------ Provided material ------

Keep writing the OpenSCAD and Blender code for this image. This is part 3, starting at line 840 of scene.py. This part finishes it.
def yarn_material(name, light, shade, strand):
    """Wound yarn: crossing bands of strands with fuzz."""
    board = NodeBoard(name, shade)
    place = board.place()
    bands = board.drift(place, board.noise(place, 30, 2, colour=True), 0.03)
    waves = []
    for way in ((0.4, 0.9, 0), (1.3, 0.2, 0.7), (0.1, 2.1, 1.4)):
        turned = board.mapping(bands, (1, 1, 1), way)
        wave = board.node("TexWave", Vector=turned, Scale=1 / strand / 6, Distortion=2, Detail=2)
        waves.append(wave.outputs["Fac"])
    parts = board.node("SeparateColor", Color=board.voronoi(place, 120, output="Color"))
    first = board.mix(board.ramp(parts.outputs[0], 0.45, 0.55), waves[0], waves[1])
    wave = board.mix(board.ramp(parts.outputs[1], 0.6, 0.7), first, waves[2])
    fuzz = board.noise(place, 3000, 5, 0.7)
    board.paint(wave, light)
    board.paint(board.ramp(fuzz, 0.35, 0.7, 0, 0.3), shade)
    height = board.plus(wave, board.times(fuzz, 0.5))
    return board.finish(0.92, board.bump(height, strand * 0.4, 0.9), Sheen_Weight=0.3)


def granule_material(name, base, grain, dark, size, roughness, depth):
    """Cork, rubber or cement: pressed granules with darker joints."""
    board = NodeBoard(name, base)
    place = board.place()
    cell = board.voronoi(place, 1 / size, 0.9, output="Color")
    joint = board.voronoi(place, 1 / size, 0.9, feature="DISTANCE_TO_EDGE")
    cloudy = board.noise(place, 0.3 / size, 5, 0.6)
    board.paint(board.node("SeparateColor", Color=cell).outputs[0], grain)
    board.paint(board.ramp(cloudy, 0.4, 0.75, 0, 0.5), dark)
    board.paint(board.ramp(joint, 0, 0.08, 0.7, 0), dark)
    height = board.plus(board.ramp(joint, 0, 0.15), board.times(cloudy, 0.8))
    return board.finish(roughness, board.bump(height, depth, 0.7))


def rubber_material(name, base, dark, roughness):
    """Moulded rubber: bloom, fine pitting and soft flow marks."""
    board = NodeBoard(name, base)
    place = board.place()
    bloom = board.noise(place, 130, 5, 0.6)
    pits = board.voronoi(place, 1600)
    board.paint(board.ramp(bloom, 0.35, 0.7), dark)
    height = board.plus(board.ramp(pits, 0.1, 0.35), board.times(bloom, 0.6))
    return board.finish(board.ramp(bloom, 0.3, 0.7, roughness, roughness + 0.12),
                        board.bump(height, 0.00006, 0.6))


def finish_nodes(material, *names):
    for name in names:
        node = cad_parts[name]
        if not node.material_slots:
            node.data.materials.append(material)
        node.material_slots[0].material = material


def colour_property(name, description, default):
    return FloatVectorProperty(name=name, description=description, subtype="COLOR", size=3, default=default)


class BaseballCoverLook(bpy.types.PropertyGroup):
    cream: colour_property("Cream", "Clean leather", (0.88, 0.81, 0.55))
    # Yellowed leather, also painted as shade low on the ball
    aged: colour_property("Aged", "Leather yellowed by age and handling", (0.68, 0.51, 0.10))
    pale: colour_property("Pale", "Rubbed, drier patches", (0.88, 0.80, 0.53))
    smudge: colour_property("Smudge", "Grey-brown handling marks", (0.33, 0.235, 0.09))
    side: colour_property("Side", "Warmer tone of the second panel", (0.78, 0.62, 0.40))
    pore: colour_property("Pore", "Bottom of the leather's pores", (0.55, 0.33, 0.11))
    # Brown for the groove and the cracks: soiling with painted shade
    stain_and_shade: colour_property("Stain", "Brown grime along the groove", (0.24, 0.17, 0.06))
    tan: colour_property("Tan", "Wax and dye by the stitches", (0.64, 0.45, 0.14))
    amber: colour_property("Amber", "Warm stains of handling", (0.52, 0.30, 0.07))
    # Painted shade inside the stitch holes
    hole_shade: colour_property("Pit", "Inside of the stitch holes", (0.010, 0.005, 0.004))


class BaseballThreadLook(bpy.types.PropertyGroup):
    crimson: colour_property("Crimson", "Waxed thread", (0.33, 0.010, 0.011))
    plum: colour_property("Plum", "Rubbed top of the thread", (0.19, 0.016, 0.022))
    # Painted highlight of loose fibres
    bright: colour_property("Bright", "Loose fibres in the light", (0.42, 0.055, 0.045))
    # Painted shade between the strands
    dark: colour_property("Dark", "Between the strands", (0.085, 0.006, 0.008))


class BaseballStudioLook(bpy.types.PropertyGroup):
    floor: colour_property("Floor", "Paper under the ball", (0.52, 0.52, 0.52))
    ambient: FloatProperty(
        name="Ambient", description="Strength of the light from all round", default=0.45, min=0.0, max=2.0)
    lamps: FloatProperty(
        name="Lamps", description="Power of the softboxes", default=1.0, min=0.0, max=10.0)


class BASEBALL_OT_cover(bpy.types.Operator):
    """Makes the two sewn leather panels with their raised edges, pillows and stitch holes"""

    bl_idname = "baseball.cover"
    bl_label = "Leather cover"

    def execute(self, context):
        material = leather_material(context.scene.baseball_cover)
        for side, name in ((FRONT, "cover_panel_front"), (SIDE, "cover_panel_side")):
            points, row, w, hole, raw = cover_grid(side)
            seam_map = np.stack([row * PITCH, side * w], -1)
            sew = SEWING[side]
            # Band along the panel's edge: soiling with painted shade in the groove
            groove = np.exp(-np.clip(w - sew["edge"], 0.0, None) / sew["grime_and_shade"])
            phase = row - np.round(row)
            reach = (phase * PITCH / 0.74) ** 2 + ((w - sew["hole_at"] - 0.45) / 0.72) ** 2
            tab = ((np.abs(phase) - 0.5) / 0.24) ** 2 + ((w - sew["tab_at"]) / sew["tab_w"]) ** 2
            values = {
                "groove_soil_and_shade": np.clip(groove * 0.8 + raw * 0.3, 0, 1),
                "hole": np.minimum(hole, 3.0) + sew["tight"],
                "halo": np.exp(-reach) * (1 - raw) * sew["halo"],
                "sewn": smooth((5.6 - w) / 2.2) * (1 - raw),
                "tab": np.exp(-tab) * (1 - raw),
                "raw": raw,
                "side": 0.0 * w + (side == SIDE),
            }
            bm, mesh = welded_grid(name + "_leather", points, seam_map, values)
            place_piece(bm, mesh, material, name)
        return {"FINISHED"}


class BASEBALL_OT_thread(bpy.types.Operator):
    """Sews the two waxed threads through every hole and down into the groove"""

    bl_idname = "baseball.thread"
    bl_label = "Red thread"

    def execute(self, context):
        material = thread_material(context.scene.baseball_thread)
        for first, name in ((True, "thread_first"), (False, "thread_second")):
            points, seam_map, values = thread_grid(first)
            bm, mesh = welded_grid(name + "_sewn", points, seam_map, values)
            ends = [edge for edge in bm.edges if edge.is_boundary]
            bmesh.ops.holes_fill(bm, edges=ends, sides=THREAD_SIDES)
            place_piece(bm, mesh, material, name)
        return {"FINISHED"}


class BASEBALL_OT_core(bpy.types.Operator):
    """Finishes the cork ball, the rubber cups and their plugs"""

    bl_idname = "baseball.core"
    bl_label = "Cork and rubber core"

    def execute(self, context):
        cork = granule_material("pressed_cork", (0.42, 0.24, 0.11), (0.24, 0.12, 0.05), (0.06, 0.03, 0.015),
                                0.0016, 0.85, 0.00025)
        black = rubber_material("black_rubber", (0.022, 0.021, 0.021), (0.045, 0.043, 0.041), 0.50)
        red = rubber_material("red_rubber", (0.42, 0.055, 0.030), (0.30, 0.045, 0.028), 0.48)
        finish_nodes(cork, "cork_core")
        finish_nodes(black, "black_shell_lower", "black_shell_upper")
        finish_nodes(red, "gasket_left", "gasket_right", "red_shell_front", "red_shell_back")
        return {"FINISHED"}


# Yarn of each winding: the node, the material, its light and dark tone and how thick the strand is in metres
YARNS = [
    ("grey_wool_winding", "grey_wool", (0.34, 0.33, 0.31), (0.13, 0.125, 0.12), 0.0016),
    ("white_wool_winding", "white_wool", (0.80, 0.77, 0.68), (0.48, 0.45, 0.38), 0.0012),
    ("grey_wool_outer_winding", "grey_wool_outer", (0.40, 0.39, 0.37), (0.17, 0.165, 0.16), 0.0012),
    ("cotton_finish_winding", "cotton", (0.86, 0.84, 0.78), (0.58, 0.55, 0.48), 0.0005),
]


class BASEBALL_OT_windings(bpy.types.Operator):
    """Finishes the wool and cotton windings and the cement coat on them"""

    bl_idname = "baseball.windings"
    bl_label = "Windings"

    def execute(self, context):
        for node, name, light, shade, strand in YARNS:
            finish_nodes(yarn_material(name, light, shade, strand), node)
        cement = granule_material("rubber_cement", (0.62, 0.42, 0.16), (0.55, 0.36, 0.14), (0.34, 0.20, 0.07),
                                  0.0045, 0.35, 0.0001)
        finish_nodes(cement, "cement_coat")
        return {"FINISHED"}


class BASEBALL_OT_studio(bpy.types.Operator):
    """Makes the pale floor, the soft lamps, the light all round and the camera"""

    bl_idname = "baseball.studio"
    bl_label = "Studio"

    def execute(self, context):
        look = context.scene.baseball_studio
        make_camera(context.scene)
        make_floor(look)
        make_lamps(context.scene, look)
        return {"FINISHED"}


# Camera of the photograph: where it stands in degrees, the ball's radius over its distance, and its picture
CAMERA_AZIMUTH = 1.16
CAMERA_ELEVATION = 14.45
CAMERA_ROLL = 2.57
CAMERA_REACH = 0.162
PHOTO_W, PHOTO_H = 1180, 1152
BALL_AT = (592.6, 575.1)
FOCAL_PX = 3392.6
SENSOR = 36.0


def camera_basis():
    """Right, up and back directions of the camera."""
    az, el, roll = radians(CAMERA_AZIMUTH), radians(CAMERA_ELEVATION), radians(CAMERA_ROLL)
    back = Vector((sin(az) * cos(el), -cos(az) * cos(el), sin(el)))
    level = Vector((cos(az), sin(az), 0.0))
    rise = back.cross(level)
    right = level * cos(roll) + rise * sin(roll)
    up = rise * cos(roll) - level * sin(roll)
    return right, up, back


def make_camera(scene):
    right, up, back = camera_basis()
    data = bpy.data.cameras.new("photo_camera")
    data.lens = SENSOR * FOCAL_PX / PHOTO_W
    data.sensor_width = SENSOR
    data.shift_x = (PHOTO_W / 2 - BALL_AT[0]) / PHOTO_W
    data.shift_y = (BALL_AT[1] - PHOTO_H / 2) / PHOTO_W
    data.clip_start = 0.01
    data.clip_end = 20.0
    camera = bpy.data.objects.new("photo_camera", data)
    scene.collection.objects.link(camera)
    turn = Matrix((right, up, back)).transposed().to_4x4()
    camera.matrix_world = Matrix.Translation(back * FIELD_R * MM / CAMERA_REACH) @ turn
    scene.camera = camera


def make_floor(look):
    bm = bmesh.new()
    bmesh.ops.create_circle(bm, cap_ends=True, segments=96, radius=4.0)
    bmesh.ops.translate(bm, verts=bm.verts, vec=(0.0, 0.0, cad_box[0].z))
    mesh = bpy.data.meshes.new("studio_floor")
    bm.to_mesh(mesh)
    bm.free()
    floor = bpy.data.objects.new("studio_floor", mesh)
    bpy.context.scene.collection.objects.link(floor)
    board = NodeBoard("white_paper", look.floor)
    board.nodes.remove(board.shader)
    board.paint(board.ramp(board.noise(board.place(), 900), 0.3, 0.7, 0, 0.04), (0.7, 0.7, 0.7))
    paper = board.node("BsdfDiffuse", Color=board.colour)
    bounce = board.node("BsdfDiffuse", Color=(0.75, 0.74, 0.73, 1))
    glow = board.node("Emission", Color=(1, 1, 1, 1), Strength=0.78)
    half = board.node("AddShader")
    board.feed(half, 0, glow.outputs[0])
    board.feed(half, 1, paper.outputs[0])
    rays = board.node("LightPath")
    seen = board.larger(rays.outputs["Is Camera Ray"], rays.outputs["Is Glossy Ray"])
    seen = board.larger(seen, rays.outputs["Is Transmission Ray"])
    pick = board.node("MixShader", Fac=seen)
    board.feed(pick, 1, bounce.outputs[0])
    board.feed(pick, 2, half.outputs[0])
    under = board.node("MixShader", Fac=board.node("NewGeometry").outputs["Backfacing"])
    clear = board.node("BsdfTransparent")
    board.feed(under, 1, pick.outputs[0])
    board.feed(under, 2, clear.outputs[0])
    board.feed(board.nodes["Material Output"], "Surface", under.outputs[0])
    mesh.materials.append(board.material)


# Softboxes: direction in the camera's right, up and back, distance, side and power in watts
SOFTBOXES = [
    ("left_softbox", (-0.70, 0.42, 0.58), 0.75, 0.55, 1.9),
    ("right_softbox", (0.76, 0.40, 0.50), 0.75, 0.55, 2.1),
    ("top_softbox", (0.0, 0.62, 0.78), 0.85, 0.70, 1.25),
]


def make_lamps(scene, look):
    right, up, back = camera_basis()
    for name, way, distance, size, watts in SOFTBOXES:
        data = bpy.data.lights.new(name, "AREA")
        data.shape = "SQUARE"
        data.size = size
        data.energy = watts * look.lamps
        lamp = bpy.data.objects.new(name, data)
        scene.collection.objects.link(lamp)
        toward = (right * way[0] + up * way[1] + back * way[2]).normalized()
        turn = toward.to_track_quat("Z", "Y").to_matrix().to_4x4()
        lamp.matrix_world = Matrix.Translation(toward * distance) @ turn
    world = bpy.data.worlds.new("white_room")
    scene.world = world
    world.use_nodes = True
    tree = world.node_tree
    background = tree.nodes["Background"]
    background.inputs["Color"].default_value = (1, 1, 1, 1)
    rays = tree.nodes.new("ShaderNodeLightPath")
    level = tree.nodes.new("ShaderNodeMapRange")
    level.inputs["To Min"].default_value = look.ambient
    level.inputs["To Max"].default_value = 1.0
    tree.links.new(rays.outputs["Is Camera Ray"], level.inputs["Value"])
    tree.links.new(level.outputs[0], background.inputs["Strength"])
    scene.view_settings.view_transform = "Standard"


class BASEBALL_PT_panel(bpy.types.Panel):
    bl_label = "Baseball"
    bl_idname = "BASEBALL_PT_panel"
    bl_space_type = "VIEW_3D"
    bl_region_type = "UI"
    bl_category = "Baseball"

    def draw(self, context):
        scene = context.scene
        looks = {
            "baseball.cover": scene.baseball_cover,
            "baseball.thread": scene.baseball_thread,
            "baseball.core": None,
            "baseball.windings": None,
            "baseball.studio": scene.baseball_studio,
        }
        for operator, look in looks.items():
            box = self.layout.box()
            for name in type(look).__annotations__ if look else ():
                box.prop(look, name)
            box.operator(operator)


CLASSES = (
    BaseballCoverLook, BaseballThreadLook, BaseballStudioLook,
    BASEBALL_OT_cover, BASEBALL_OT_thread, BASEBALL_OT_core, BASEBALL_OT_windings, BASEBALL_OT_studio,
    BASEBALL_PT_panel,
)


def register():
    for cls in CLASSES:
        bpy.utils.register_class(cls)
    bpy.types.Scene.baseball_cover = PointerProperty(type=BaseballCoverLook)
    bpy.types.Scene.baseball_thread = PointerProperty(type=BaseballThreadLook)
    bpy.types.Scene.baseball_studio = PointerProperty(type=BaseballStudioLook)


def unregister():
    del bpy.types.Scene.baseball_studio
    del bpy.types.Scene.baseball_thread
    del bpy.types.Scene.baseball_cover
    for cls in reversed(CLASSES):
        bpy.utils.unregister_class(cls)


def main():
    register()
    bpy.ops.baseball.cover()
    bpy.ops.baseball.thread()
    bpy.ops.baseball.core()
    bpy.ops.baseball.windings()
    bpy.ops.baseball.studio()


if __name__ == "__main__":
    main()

------

Directions
Please write out the material word for word from its first line through the line holding "return board.finish(0.92, board.bump(height, strand", including both, and no line past it.

Complete answer
Keep writing the OpenSCAD and Blender code for this image. This is part 3, starting at line 840 of scene.py. This part finishes it.
def yarn_material(name, light, shade, strand):
    """Wound yarn: crossing bands of strands with fuzz."""
    board = NodeBoard(name, shade)
    place = board.place()
    bands = board.drift(place, board.noise(place, 30, 2, colour=True), 0.03)
    waves = []
    for way in ((0.4, 0.9, 0), (1.3, 0.2, 0.7), (0.1, 2.1, 1.4)):
        turned = board.mapping(bands, (1, 1, 1), way)
        wave = board.node("TexWave", Vector=turned, Scale=1 / strand / 6, Distortion=2, Detail=2)
        waves.append(wave.outputs["Fac"])
    parts = board.node("SeparateColor", Color=board.voronoi(place, 120, output="Color"))
    first = board.mix(board.ramp(parts.outputs[0], 0.45, 0.55), waves[0], waves[1])
    wave = board.mix(board.ramp(parts.outputs[1], 0.6, 0.7), first, waves[2])
    fuzz = board.noise(place, 3000, 5, 0.7)
    board.paint(wave, light)
    board.paint(board.ramp(fuzz, 0.35, 0.7, 0, 0.3), shade)
    height = board.plus(wave, board.times(fuzz, 0.5))
    return board.finish(0.92, board.bump(height, strand * 0.4, 0.9), Sheen_Weight=0.3)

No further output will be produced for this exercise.